[Available data]
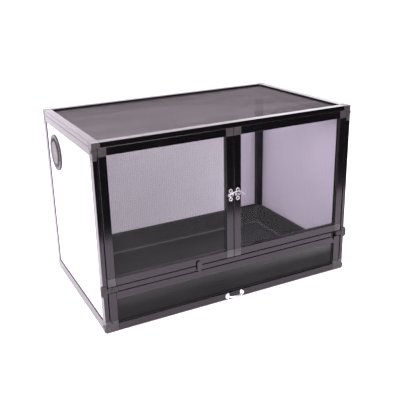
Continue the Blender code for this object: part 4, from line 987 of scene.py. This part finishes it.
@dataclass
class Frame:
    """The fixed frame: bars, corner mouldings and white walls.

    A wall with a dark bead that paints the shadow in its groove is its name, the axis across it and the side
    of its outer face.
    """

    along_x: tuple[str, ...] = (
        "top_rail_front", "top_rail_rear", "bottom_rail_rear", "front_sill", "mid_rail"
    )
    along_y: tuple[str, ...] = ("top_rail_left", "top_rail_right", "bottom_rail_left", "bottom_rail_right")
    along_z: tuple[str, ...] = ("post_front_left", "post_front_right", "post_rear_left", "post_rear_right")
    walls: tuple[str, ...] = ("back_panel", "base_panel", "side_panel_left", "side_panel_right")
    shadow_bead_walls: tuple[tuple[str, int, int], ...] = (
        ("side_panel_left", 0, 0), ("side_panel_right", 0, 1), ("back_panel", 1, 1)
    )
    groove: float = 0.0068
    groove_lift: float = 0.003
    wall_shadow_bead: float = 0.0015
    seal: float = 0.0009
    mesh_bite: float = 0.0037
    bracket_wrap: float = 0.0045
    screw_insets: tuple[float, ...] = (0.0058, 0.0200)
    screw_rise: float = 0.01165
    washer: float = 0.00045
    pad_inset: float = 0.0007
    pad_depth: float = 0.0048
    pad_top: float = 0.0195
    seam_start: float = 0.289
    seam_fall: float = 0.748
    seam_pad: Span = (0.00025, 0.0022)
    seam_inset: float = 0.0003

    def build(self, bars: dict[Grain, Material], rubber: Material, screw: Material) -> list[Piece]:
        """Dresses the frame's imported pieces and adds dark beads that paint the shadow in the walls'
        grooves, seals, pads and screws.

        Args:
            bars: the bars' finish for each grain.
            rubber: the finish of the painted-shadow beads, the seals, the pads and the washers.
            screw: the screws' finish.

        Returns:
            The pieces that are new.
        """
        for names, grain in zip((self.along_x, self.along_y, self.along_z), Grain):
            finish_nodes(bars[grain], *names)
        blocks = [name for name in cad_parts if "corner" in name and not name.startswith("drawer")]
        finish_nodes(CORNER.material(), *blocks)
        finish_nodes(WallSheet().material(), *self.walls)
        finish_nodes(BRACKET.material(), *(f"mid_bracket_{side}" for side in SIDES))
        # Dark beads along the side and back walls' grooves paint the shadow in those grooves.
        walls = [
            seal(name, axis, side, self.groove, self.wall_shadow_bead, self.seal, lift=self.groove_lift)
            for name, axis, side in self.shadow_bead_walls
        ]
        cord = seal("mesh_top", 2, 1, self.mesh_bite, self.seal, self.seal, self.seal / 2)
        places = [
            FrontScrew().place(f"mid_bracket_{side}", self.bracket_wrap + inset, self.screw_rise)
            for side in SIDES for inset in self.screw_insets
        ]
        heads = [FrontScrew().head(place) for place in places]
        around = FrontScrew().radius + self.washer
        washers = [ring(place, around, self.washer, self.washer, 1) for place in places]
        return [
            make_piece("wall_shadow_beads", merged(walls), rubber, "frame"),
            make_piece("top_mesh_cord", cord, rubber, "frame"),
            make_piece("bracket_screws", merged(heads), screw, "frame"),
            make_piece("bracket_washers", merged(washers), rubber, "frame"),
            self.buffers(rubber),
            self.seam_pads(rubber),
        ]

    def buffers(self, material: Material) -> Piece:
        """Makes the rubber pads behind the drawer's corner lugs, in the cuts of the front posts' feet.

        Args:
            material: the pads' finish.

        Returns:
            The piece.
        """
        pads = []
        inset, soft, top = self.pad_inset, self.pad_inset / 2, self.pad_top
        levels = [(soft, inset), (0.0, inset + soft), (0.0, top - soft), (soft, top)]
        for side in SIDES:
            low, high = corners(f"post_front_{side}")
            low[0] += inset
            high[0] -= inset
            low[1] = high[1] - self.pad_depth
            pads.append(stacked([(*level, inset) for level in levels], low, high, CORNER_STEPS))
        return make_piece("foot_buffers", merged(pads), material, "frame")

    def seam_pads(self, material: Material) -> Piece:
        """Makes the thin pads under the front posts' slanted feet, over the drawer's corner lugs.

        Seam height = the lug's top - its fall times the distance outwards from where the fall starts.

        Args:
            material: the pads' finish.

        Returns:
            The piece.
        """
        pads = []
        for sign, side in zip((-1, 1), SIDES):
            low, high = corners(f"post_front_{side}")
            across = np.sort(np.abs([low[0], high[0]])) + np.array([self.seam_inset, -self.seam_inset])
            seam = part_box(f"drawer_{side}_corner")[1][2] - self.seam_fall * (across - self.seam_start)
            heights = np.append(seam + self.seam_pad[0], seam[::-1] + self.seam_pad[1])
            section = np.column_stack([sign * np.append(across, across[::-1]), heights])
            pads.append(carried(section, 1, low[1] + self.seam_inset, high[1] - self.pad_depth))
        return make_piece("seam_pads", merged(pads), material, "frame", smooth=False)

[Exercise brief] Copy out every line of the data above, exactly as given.

[In response]
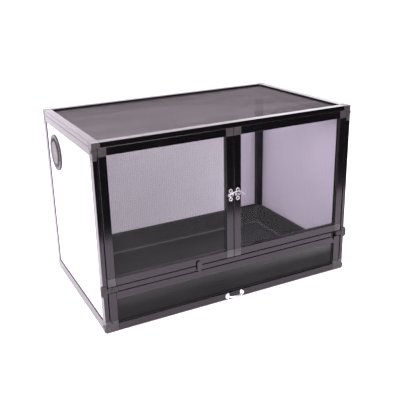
Continue the Blender code for this object: part 4, from line 987 of scene.py. This part finishes it.
@dataclass
class Frame:
    """The fixed frame: bars, corner mouldings and white walls.

    A wall with a dark bead that paints the shadow in its groove is its name, the axis across it and the side
    of its outer face.
    """

    along_x: tuple[str, ...] = (
        "top_rail_front", "top_rail_rear", "bottom_rail_rear", "front_sill", "mid_rail"
    )
    along_y: tuple[str, ...] = ("top_rail_left", "top_rail_right", "bottom_rail_left", "bottom_rail_right")
    along_z: tuple[str, ...] = ("post_front_left", "post_front_right", "post_rear_left", "post_rear_right")
    walls: tuple[str, ...] = ("back_panel", "base_panel", "side_panel_left", "side_panel_right")
    shadow_bead_walls: tuple[tuple[str, int, int], ...] = (
        ("side_panel_left", 0, 0), ("side_panel_right", 0, 1), ("back_panel", 1, 1)
    )
    groove: float = 0.0068
    groove_lift: float = 0.003
    wall_shadow_bead: float = 0.0015
    seal: float = 0.0009
    mesh_bite: float = 0.0037
    bracket_wrap: float = 0.0045
    screw_insets: tuple[float, ...] = (0.0058, 0.0200)
    screw_rise: float = 0.01165
    washer: float = 0.00045
    pad_inset: float = 0.0007
    pad_depth: float = 0.0048
    pad_top: float = 0.0195
    seam_start: float = 0.289
    seam_fall: float = 0.748
    seam_pad: Span = (0.00025, 0.0022)
    seam_inset: float = 0.0003

    def build(self, bars: dict[Grain, Material], rubber: Material, screw: Material) -> list[Piece]:
        """Dresses the frame's imported pieces and adds dark beads that paint the shadow in the walls'
        grooves, seals, pads and screws.

        Args:
            bars: the bars' finish for each grain.
            rubber: the finish of the painted-shadow beads, the seals, the pads and the washers.
            screw: the screws' finish.

        Returns:
            The pieces that are new.
        """
        for names, grain in zip((self.along_x, self.along_y, self.along_z), Grain):
            finish_nodes(bars[grain], *names)
        blocks = [name for name in cad_parts if "corner" in name and not name.startswith("drawer")]
        finish_nodes(CORNER.material(), *blocks)
        finish_nodes(WallSheet().material(), *self.walls)
        finish_nodes(BRACKET.material(), *(f"mid_bracket_{side}" for side in SIDES))
        # Dark beads along the side and back walls' grooves paint the shadow in those grooves.
        walls = [
            seal(name, axis, side, self.groove, self.wall_shadow_bead, self.seal, lift=self.groove_lift)
            for name, axis, side in self.shadow_bead_walls
        ]
        cord = seal("mesh_top", 2, 1, self.mesh_bite, self.seal, self.seal, self.seal / 2)
        places = [
            FrontScrew().place(f"mid_bracket_{side}", self.bracket_wrap + inset, self.screw_rise)
            for side in SIDES for inset in self.screw_insets
        ]
        heads = [FrontScrew().head(place) for place in places]
        around = FrontScrew().radius + self.washer
        washers = [ring(place, around, self.washer, self.washer, 1) for place in places]
        return [
            make_piece("wall_shadow_beads", merged(walls), rubber, "frame"),
            make_piece("top_mesh_cord", cord, rubber, "frame"),
            make_piece("bracket_screws", merged(heads), screw, "frame"),
            make_piece("bracket_washers", merged(washers), rubber, "frame"),
            self.buffers(rubber),
            self.seam_pads(rubber),
        ]

    def buffers(self, material: Material) -> Piece:
        """Makes the rubber pads behind the drawer's corner lugs, in the cuts of the front posts' feet.

        Args:
            material: the pads' finish.

        Returns:
            The piece.
        """
        pads = []
        inset, soft, top = self.pad_inset, self.pad_inset / 2, self.pad_top
        levels = [(soft, inset), (0.0, inset + soft), (0.0, top - soft), (soft, top)]
        for side in SIDES:
            low, high = corners(f"post_front_{side}")
            low[0] += inset
            high[0] -= inset
            low[1] = high[1] - self.pad_depth
            pads.append(stacked([(*level, inset) for level in levels], low, high, CORNER_STEPS))
        return make_piece("foot_buffers", merged(pads), material, "frame")

    def seam_pads(self, material: Material) -> Piece:
        """Makes the thin pads under the front posts' slanted feet, over the drawer's corner lugs.

        Seam height = the lug's top - its fall times the distance outwards from where the fall starts.

        Args:
            material: the pads' finish.

        Returns:
            The piece.
        """
        pads = []
        for sign, side in zip((-1, 1), SIDES):
            low, high = corners(f"post_front_{side}")
            across = np.sort(np.abs([low[0], high[0]])) + np.array([self.seam_inset, -self.seam_inset])
            seam = part_box(f"drawer_{side}_corner")[1][2] - self.seam_fall * (across - self.seam_start)
            heights = np.append(seam + self.seam_pad[0], seam[::-1] + self.seam_pad[1])
            section = np.column_stack([sign * np.append(across, across[::-1]), heights])
            pads.append(carried(section, 1, low[1] + self.seam_inset, high[1] - self.pad_depth))
        return make_piece("seam_pads", merged(pads), material, "frame", smooth=False)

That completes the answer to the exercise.